A- L’USMA a fait part de son avis très défavorables agissant dispositions suivantes :

– Modification de l’article R. 776-17 du code de l’entrée et du séjour des étrangers et du droit d’asile et nouvelle extension de la compétence du juge unique de permanence pour connaître des refus de titres de séjour, lorsqu’il est compétent sur l’OQTF. 

Le juge statuant seul, du fait même de sa solitude, est d’abord plus sujet à l’erreur puisqu’il ne peut, par la confrontation constructive des points de vue, éprouver son interprétation des textes et son appréciation des situations dans un cadre collégial. C’est un juge qui, malgré l’implication de chacun, ne peut présenter une garantie équivalente à celle qu’offre une formation collégiale.

C’est un juge qui, ensuite, assume seul des décisions humainement très difficiles. Appliquer la loi avec conscience est une quête plus aisée à mener dans un cadre collégial et constitue une mission parfois très perturbante pour le juge qui statue seul.

Enfin, et plus prosaïquement, le juge qui statue seul est un juge qui est de permanence, c’est-à-dire qui voit son travail collégial ordinaire et souvent sa vie personnelle, perturbés par des périodes de plus en plus nombreuses où il doit être disponible et corvéable.

L’USMA ne peut que constater les effets très négatifs de l’extension du champ d’intervention du juge statuant seul en droit des étrangers, qui porte atteinte au sens même de notre mission.

– Modification de l’article R. 512-2 du code de justice administrative et de l’article R. 776-1 du code de l’entrée et du séjour des étrangers et du droit d’asile.

L’extension du juge statuant seul, en urgence, à un nouveau contentieux, celui de la suspension de l’exécution de la mesure d’éloignement entre la décision de rejet de la demande d’asile par l’Office français de protection des réfugiés et apatrides et l’arrêt de la Cour nationale du droit d’asile, est véritable un non-sens. 

Nous allons, dans ce cadre, être responsables de l’éloignement de demandeurs d’asile au risque d’être contredits, au mieux par la CNDA, au pire par ce qui arrivera à l’étranger éloigné en cas de retour dans le pays qu’il fuit, alors même que nous ne disposons ni des compétences, ni des connaissances, ni des ressources documentaires dont disposent l’OFPRA et la CNDA. 

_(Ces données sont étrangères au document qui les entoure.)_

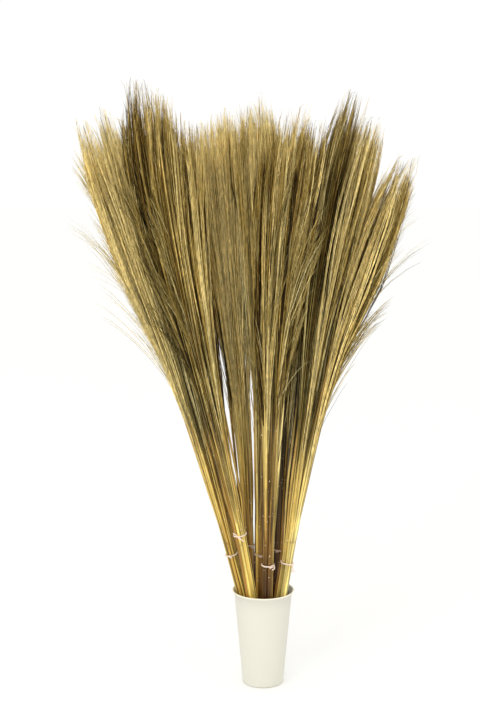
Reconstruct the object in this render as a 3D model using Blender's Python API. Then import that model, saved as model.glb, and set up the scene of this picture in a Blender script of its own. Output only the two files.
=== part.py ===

Cette disposition, qui va considérablement alourdir la charge des permanences (10 000 requêtes attendues selon la commission des lois du Sénat), nous apparaît vraiment déraisonnable.

B- L’USMA a fait part de son avis défavorables’agissant des dispositions suivantes :

– Conjonctions de mesures défavorables concernant les demandeurs d’asile (modifications du Code de l’entrée et du séjour des étrangers et du droit d’asile) : 

Après avoir potentiellement décrit sa situation par téléphone à l’OFPRA en application du nouvel article R. 213-4, le demandeur d’asile dont l’éloignement aura été suspendu par un juge unique insuffisamment informé en application de l’article R. 512-2, pourra voir son recours devant la CNDA traité, de manière imposée, par visio-audience (nouvel article R. 733-20).

Il y a ici une conjonction de nouvelles dispositions particulièrement défavorables aux demandeurs d’asile et à l’exercice de la fonction de juger leur situation, fonction envisagée avec beaucoup trop de légèreté. 

C- L’USMA a fait part de son avis défavorable sous réserve s’agissant des dispositions suivantes :

L’USMA propose un avis défavorable sous réserve s’agissant de l’article 11 du décret, pris isolément, nouvel article R. 213-4, car l’audition par l’OFPRA par téléphone est prévue « en cas de besoin », sans autre précision. Le flou de la notion, qui pourrait aisément être précisée, est source de contentieux.

Le nouvel article 10 (R. 561-2) prévoit que les demandeurs d’asile pourront être assignés dans une région française. L’USMA n’a pas d’opposition de principe sur ce point, mais conteste le fait que le texte ne prévoit aucune réserve tenant à la vie privée et familiale. 

  • Etablissement d’un tableau d’avancement complémentaire au grade de président.

L’examen de ce tableau d’avancement a été l’occasion d’interroger le Conseil supérieur sur la façon dont le principe d’équivalence, visant à déterminer l’année de référence à prendre en compte pour les candidats issus du détachement, pour l’accès au grade de président, est mis en œuvre. L’USMA revendique à cet égard une plus grande transparence et objectivité des critères mobilisés.

Pour rappel, cette règle, établie dans un souci de ne pas pénaliser les magistrats ayant intégré le corps après une expérience significative dans un corps de niveau équivalent, admet de retenir une équivalence entre les services accomplis dans le corps et les services accomplis dans un corps équivalent. 

Les orientations du Conseil supérieur tendent, pour l’heure, à évaluer cette équivalence sans automatisme, donnant aux chefs de juridiction et magistrats concernés une sensation de flou dans l’interprétation, peu respectueuse de l’égalité de traitement. 

L’USMA, qui a procédé à des comparaisons en séance sur ce point entre les dossiers de certains promouvables, souhaite que le groupe de travail « carrière » puisse proposer une clarification à ce titre.

L’USMA félicite l’ensemble des collègues concernés les nominations et les avancements de grade.